La gare haute du téléphérique est équipée d’une chaudière à granulés de bois et les modes de chauffage s’adaptent aux différents espaces afin d’optimiser leur consommation. Une ventilation mécanique à double flux permet, en hiver, d’utiliser la chaleur de l’air extrait pour réchauffer l’air entrant, d’où une réduction des besoins en chauffage. Le bâtiment a été conçu avec des solutions dites passives, afin de maintenir des niveaux de température confortable en été: un système permet la surventilation la nuit quand les températures extérieures à 1100 mètres d’altitude sont suffisamment fraîches, des stores intérieurs et des brise-soleil orientables extérieurs limitent les apports solaires.
De son côté, la gare de départ dispose d’une pompe à chaleur pour le chauffage et d’une petite centrale photovoltaïque sur son toit pour son autoconsommation.

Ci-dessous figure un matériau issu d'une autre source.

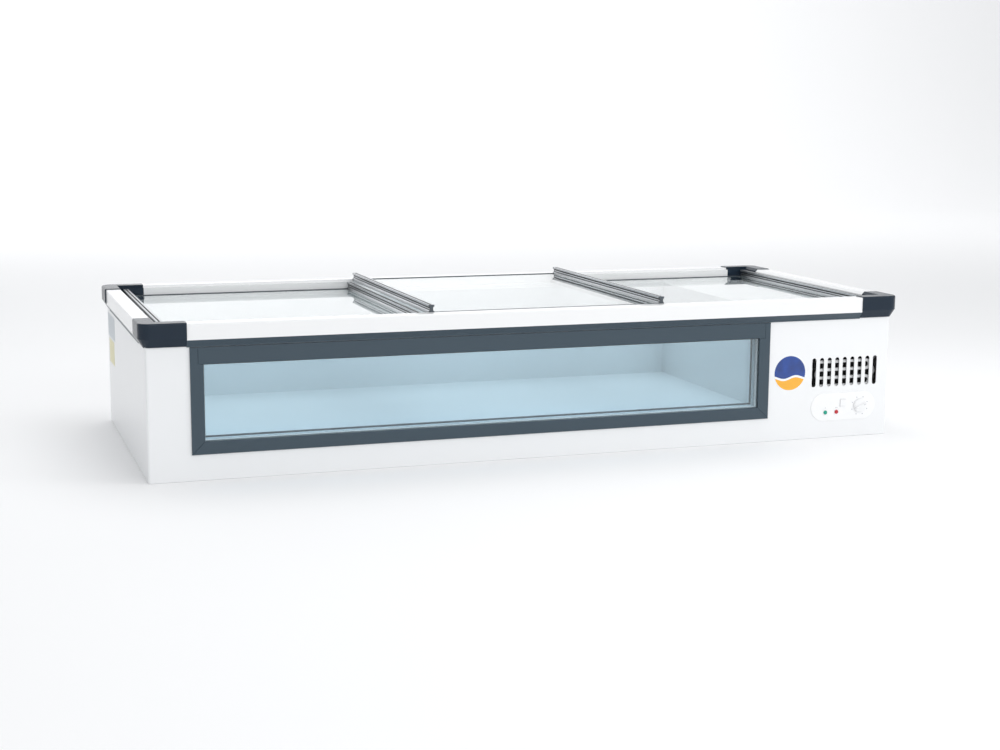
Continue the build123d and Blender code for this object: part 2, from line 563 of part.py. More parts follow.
with BuildPart() as relay_box:
    block((CAN_X + CAN_RADIUS + 2, CAN_Y - 30, 90), (CAN_X + CAN_RADIUS + 28, CAN_Y + 30, 150))
    fillet(edges().filter_by(Axis.X), radius=5)
save(relay_box, "relay_box")

CONDENSER_LEFT, CONDENSER_RIGHT = 770.0, 960.0
CONDENSER_FRONT, CONDENSER_BACK = FRONT + 15, FRONT + 65
CONDENSER_LOW, CONDENSER_HIGH = 130.0, 284.0
CONDENSER_ROWS = 7
CONDENSER_PITCH = 22.0
CONDENSER_TUBE = 4.0
CONDENSER_BEND = 10.9
CONDENSER_ENDS = 12.0     # how far the tube bends stand out of the fins
ROW_LOW = 141.0
COLUMN_FRONT, COLUMN_BACK = CONDENSER_FRONT + 12, CONDENSER_BACK - 12
FIN_PITCH, FIN_GAP, FIN_DEPTH = 8.0, 6.0, 17.5
FIN_GROOVES = 23
ROW_HEIGHTS = [ROW_LOW + row * CONDENSER_PITCH for row in range(CONDENSER_ROWS)]

with BuildPart() as condenser_fins:
    block((CONDENSER_LEFT, CONDENSER_FRONT, CONDENSER_LOW), (CONDENSER_RIGHT, CONDENSER_BACK, CONDENSER_HIGH))
    middle_x = (CONDENSER_LEFT + CONDENSER_RIGHT) / 2
    for groove_x in row_of(FIN_GROOVES, FIN_PITCH):
        low_x, high_x = middle_x + groove_x - FIN_GAP / 2, middle_x + groove_x + FIN_GAP / 2
        block((low_x, CONDENSER_FRONT, CONDENSER_LOW), (high_x, CONDENSER_FRONT + FIN_DEPTH, CONDENSER_HIGH),
              Mode.SUBTRACT)
        block((low_x, CONDENSER_BACK - FIN_DEPTH, CONDENSER_LOW), (high_x, CONDENSER_BACK, CONDENSER_HIGH),
              Mode.SUBTRACT)
    with BuildSketch(Plane.YZ.offset(middle_x)):
        with Locations([(y, z) for y in (COLUMN_FRONT, COLUMN_BACK) for z in ROW_HEIGHTS]):
            Circle(CONDENSER_TUBE + 0.2)
    extrude(amount=CONDENSER_RIGHT - CONDENSER_LEFT, both=True, mode=Mode.SUBTRACT)
save(condenser_fins, "condenser_fins")


def zigzag(left, right, y, heights, start_left):
    """Points of a serpentine tube that crosses left to right and back, one row per height."""
    points = []
    for row, z in enumerate(heights):
        ends = (left, right) if (row % 2 == 0) == start_left else (right, left)
        points += [(ends[0], y, z), (ends[1], y, z)]
    return points


BENDS_LEFT, BENDS_RIGHT = CONDENSER_LEFT - CONDENSER_ENDS, CONDENSER_RIGHT + CONDENSER_ENDS
with BuildPart() as condenser_tubes:
    add(pipe(zigzag(BENDS_LEFT, BENDS_RIGHT, COLUMN_BACK, ROW_HEIGHTS[::-1], True)
             + zigzag(BENDS_LEFT, BENDS_RIGHT, COLUMN_FRONT, ROW_HEIGHTS, False),
             CONDENSER_BEND, CONDENSER_TUBE))
save(condenser_tubes, "condenser_tubes")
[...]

Par ailleurs, le téléphérique n’est pas raccordé au réseau d’eau potable. Celle qui est utilisée sur le site est montée par le téléphérique et sa gestion est donc minutieuse. L’eau de pluie est récupérée à la gare d’arrivée, filtrée et réutilisée pour les toilettes et l’arrosage des espaces verts.
Réalisés par le paysagiste genevois Pascal Olivier, les espaces extérieurs mettent en lumière le bâtiment de Maurice Braillard, s’inscrivant dans son architecture dépouillée. Renouant avec l’esthétique des années 30, Pascal Olivier a ouvert les espaces, notamment le belvédère. «Nous avons conservé les arbres, mais enlevé la végétation spontanée qui était trop dense. Nous avons également privilégié les plantes indigènes, parmi lesquelles des rosiers sauvages des Alpes, par exemple».